— BEGIN Excerpted data —

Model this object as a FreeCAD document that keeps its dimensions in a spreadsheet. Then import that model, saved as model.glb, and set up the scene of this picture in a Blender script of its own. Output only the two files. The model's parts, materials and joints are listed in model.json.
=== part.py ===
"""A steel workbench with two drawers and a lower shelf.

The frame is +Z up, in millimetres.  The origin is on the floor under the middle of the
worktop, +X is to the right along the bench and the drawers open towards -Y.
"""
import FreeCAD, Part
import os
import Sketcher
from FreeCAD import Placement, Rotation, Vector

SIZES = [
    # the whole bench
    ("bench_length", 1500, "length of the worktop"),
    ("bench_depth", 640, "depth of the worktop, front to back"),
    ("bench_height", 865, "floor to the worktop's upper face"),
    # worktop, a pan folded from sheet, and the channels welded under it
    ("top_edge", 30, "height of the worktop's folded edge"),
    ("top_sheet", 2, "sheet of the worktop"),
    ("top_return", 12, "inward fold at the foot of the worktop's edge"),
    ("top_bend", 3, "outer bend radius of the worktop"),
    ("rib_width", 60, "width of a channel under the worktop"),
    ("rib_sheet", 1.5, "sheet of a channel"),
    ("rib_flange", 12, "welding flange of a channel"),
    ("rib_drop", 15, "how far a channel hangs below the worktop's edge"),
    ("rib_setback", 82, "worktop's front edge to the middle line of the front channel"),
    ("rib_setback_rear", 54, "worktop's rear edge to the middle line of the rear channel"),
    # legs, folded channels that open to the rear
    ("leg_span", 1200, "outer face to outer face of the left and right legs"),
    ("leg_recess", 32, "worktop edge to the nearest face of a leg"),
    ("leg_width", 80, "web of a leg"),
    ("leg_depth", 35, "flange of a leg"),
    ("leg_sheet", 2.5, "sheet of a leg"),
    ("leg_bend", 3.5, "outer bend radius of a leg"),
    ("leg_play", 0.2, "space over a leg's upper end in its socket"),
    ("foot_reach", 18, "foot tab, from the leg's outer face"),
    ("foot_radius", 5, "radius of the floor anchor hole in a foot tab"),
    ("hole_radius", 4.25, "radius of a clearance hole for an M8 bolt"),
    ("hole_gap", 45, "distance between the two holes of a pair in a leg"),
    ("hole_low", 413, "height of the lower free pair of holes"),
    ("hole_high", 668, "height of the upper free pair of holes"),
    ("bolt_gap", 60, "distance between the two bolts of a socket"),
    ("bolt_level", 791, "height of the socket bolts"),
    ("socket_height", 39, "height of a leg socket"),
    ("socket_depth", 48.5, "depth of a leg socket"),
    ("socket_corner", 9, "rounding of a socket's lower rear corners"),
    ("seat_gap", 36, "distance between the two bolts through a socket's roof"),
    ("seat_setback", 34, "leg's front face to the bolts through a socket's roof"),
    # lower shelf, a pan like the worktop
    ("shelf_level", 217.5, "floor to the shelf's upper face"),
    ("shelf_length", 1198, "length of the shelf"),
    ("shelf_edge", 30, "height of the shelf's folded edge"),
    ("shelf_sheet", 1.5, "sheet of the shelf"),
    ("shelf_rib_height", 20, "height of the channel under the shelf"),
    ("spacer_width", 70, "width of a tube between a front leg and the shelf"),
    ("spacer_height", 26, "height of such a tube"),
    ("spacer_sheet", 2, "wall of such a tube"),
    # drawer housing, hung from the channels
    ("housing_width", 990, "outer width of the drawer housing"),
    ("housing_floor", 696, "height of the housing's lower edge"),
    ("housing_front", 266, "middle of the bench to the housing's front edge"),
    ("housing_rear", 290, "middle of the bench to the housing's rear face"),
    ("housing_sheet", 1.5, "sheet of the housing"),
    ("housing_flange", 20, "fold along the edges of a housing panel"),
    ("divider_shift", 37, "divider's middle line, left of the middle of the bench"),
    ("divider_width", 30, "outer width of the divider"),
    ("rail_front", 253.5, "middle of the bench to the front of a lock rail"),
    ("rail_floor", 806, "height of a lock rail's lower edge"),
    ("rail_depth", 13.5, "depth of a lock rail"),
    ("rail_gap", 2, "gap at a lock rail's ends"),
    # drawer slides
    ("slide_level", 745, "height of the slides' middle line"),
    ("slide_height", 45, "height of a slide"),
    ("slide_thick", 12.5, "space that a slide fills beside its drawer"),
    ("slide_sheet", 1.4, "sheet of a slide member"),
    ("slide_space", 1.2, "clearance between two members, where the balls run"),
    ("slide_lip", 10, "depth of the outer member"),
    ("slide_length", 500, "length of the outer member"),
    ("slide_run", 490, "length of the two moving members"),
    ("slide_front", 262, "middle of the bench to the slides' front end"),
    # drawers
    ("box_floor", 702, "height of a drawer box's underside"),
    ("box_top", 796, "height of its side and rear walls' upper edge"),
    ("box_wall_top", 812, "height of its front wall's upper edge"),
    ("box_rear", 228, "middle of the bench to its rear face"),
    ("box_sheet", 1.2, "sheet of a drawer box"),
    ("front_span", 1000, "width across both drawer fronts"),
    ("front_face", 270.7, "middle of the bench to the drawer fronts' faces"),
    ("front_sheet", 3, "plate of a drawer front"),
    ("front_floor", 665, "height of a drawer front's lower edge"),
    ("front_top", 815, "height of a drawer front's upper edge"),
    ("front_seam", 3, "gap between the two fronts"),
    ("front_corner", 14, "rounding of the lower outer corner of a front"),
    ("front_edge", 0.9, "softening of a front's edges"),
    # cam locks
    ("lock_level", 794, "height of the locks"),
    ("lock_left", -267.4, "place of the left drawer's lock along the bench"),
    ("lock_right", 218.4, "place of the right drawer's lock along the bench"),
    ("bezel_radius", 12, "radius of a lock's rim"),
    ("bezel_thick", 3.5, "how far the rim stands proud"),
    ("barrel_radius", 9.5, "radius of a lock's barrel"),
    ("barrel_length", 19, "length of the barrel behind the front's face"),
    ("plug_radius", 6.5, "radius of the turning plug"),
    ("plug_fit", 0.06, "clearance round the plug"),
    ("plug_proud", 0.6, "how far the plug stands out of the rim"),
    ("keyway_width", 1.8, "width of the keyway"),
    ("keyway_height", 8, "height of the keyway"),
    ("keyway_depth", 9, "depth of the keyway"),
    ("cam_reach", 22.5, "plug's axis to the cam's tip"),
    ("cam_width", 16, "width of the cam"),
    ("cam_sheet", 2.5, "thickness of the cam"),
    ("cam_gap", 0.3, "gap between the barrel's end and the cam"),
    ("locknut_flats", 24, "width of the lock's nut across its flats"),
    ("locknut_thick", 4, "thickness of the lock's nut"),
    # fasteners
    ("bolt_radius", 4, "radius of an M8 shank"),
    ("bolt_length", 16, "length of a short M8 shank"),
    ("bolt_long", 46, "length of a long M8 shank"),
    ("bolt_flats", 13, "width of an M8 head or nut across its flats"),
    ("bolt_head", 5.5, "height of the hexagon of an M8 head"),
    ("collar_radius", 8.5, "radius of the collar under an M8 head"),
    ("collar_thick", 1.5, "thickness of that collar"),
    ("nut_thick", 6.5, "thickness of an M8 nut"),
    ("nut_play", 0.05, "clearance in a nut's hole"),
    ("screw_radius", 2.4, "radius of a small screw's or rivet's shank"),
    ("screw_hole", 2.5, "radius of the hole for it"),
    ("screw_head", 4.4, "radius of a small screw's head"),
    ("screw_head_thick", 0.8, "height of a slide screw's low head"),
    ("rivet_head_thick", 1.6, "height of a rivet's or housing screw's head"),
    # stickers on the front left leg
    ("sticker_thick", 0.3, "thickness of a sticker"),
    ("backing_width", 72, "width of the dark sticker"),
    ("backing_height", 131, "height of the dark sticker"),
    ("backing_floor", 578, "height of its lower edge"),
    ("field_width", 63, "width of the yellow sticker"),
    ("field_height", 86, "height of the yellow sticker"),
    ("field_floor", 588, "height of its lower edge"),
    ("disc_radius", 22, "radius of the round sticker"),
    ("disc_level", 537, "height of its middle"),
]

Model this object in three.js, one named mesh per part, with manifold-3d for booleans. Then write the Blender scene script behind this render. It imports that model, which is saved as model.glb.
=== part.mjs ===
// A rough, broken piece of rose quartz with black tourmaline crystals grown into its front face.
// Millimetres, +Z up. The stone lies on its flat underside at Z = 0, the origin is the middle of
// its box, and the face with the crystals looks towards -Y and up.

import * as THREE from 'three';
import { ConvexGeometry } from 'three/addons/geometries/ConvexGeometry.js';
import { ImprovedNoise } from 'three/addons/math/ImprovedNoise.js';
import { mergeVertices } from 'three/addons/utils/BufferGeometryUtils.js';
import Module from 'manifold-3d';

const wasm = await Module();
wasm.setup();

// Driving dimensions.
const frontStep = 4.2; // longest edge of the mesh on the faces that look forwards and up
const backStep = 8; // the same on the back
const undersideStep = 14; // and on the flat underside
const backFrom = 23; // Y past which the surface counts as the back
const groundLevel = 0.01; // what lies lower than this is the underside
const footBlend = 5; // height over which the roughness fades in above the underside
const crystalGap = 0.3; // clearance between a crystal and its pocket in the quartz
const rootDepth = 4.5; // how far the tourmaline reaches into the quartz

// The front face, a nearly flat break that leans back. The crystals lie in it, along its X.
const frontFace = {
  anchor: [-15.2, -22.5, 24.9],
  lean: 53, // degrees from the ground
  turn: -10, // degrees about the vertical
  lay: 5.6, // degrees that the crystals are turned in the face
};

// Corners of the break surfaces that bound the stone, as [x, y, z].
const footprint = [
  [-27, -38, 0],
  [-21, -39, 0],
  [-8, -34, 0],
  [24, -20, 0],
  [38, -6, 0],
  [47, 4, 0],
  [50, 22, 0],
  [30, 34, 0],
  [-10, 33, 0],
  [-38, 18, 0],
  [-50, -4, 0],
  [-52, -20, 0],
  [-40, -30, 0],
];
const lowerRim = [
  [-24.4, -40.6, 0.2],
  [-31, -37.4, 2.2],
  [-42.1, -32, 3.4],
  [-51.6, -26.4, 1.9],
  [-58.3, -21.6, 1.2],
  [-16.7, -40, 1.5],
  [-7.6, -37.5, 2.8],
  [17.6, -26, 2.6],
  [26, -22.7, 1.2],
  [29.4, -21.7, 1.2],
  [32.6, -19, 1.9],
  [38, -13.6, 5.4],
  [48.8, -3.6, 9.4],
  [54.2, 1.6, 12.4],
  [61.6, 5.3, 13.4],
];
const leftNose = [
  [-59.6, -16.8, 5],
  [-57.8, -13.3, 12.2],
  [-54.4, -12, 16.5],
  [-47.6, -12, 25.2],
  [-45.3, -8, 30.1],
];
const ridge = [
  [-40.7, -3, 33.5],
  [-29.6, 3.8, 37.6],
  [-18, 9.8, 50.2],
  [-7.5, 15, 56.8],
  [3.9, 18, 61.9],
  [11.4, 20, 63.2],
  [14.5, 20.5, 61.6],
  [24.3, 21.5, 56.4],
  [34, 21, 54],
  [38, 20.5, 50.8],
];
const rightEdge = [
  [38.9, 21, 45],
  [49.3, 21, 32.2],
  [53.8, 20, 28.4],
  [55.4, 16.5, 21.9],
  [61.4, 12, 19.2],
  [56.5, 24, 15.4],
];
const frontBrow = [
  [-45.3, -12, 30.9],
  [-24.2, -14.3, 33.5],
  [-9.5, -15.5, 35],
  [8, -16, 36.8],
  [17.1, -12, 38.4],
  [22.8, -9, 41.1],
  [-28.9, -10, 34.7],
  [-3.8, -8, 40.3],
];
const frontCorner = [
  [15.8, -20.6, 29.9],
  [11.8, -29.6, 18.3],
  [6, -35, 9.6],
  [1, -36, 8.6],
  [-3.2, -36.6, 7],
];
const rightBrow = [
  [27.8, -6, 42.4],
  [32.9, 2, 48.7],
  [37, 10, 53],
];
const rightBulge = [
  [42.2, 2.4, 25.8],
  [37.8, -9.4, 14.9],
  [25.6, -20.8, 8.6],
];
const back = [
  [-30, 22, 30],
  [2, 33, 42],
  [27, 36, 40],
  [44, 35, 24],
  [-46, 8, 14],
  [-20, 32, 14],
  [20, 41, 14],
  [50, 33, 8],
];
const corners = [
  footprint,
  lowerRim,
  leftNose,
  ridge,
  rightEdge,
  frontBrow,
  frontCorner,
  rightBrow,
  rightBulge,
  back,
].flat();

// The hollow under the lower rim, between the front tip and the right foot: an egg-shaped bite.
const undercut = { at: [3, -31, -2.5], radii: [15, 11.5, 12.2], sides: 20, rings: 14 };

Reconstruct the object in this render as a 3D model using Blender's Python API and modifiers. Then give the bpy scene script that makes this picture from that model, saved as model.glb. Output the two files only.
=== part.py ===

— END Excerpted data —

Problem requirements –
Repeat only the lines above, from the first line of the entries through the line that contains "from FreeCAD import", including both ends.

Answer below –
Model this object as a FreeCAD document that keeps its dimensions in a spreadsheet. Then import that model, saved as model.glb, and set up the scene of this picture in a Blender script of its own. Output only the two files. The model's parts, materials and joints are listed in model.json.
=== part.py ===
"""A steel workbench with two drawers and a lower shelf.

The frame is +Z up, in millimetres.  The origin is on the floor under the middle of the
worktop, +X is to the right along the bench and the drawers open towards -Y.
"""
import FreeCAD, Part
import os
import Sketcher
from FreeCAD import Placement, Rotation, Vector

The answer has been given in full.